My husband started seeing someone in 2013 and we had to sell our house. Right now he wants to leave that person and come back to me. Can he be trusted again? What should I do? Thank you.
Confused in RI
I'm so sorry for what you've been through. I'm not exactly sure how the two statements in your first sentence are related, but I'm guessing that you and your husband separated, and that you had to finance your separation by selling your house.
I can only imagine how powerful the desire is to have things go “back to the way they used to be,” especially if that seems to promise financial and emotional stability. But I would caution you: the best predictor of future behavior is past behavior. What evidence is there that your husband is really signed on again for the covenant of marriage, for better and for worse?
The bloom is off the rose of his new relationship, and it could be that he too is feeling nostalgic for the comfort and equilibrium of an old relationship.

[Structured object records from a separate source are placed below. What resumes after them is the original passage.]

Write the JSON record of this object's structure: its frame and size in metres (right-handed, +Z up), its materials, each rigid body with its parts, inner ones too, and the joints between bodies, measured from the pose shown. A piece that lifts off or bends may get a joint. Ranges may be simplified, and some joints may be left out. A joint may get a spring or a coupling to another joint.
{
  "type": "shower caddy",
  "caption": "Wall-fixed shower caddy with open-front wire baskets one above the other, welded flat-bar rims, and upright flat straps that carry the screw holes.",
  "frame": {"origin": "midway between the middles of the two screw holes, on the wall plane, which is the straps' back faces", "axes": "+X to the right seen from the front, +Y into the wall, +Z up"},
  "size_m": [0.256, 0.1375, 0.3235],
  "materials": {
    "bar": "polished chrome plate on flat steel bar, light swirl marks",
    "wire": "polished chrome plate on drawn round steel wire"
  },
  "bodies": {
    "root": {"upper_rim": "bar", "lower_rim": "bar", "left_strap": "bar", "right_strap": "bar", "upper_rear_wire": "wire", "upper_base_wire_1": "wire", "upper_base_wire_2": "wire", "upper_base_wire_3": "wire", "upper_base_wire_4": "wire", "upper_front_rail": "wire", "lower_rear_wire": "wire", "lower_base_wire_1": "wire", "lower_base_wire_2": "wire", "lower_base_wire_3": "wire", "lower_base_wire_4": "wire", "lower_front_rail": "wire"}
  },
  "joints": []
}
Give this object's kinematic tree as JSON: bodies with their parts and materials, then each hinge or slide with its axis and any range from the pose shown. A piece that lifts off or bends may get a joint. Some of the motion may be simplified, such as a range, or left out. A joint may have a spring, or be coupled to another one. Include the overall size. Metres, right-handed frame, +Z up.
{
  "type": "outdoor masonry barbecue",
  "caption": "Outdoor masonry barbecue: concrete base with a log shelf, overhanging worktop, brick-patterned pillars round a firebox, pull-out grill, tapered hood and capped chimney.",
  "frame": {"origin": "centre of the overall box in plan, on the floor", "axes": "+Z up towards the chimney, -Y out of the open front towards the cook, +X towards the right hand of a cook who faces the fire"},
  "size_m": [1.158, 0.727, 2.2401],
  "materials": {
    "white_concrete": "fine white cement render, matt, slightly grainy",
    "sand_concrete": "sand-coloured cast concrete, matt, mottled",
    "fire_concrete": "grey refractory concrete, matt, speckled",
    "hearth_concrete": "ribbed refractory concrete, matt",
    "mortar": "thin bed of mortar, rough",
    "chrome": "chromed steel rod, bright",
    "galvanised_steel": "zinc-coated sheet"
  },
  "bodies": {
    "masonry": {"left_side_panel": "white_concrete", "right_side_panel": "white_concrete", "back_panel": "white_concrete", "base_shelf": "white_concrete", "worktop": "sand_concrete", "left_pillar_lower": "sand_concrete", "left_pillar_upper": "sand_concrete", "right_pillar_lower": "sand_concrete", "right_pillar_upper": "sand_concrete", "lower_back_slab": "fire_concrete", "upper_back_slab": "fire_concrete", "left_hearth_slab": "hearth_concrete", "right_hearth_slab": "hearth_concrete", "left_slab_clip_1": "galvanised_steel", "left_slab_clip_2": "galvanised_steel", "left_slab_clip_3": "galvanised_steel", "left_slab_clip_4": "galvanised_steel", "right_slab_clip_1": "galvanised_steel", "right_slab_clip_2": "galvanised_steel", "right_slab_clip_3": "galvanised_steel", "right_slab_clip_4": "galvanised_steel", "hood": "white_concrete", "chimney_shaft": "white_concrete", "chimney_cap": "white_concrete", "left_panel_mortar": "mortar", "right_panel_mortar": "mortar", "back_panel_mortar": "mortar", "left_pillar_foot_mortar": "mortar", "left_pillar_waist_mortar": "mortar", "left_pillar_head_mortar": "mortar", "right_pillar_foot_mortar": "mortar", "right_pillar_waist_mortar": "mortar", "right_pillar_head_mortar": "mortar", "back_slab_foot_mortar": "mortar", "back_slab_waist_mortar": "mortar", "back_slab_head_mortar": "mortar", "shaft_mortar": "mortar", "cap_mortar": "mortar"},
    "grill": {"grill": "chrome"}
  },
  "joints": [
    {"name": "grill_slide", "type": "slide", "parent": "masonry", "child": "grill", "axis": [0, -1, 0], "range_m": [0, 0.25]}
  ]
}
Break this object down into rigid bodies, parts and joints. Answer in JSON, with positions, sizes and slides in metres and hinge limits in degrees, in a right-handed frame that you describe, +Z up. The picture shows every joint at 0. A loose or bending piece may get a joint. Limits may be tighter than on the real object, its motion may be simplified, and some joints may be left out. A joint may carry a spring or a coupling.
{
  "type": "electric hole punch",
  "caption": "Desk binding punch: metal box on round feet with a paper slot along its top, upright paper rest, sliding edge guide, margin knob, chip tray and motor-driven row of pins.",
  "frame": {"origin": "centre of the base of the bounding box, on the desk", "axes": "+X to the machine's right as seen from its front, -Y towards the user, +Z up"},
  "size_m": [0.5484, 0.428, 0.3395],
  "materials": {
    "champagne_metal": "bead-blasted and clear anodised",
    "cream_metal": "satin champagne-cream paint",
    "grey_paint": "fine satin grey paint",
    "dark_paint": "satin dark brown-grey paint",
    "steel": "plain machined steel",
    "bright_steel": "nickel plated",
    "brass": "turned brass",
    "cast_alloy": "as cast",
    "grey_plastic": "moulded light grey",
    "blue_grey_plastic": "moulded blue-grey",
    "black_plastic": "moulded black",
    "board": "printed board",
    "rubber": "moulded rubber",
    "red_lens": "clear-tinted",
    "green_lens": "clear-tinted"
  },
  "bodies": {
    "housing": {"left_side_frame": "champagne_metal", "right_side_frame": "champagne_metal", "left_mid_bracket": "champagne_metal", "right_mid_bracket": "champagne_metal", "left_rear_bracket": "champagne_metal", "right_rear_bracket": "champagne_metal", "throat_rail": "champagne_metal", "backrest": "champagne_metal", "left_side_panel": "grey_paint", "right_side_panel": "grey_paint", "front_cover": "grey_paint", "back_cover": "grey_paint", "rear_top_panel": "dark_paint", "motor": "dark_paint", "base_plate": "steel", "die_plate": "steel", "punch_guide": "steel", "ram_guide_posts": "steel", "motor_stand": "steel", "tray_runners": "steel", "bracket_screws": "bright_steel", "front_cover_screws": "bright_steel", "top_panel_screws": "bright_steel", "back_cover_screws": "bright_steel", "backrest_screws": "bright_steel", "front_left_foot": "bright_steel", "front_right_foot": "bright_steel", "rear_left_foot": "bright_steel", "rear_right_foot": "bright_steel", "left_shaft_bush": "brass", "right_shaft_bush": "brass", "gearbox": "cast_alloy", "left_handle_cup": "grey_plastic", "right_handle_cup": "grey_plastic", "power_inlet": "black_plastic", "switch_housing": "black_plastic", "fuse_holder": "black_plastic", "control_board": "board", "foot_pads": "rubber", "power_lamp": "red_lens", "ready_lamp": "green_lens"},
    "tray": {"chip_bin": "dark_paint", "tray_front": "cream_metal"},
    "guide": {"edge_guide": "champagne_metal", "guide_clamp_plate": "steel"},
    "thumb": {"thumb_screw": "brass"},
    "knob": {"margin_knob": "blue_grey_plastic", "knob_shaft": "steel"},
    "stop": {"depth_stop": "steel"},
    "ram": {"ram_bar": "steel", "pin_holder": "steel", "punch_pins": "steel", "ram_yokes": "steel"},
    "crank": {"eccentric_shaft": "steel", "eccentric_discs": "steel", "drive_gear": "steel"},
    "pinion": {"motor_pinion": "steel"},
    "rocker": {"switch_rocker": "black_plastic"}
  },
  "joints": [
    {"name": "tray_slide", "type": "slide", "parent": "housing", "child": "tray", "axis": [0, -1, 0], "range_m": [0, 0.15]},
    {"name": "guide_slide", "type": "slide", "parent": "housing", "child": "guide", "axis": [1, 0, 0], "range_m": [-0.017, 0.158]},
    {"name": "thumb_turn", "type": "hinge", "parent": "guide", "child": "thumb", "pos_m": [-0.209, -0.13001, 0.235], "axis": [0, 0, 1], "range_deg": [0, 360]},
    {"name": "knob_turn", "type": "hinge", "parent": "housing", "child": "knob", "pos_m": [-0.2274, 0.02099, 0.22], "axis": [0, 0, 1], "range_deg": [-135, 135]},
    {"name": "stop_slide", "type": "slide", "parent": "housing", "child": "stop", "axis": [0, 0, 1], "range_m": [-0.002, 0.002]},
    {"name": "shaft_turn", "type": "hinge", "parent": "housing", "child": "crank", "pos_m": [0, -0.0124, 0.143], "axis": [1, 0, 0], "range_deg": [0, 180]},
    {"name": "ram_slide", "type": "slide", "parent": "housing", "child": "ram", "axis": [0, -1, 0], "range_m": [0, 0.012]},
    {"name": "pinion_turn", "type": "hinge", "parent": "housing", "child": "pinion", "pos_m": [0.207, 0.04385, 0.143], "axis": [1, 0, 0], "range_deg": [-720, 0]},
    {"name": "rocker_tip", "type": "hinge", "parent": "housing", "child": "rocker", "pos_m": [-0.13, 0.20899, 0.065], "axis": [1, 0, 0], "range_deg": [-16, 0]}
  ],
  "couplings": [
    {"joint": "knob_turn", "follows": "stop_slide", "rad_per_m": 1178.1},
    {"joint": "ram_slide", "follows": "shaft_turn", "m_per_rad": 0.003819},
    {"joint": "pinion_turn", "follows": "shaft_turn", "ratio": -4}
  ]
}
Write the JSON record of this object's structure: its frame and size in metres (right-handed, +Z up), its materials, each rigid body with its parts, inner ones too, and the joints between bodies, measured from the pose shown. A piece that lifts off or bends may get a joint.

But if the fundamental frame of mind that allowed him to leave your marriage in the first place hasn't been thoroughly examined and overhauled, it won't take him long to revert to his own old patterns. Give him and yourself some time—and ask him to show, not tell, how things have changed.
Jesus asked us to forgive 7 times 70. But he didn't ask us to belly up to the bar for another draught of hurt.
And Jesus also said: we should be wise as serpents, not just innocent as doves.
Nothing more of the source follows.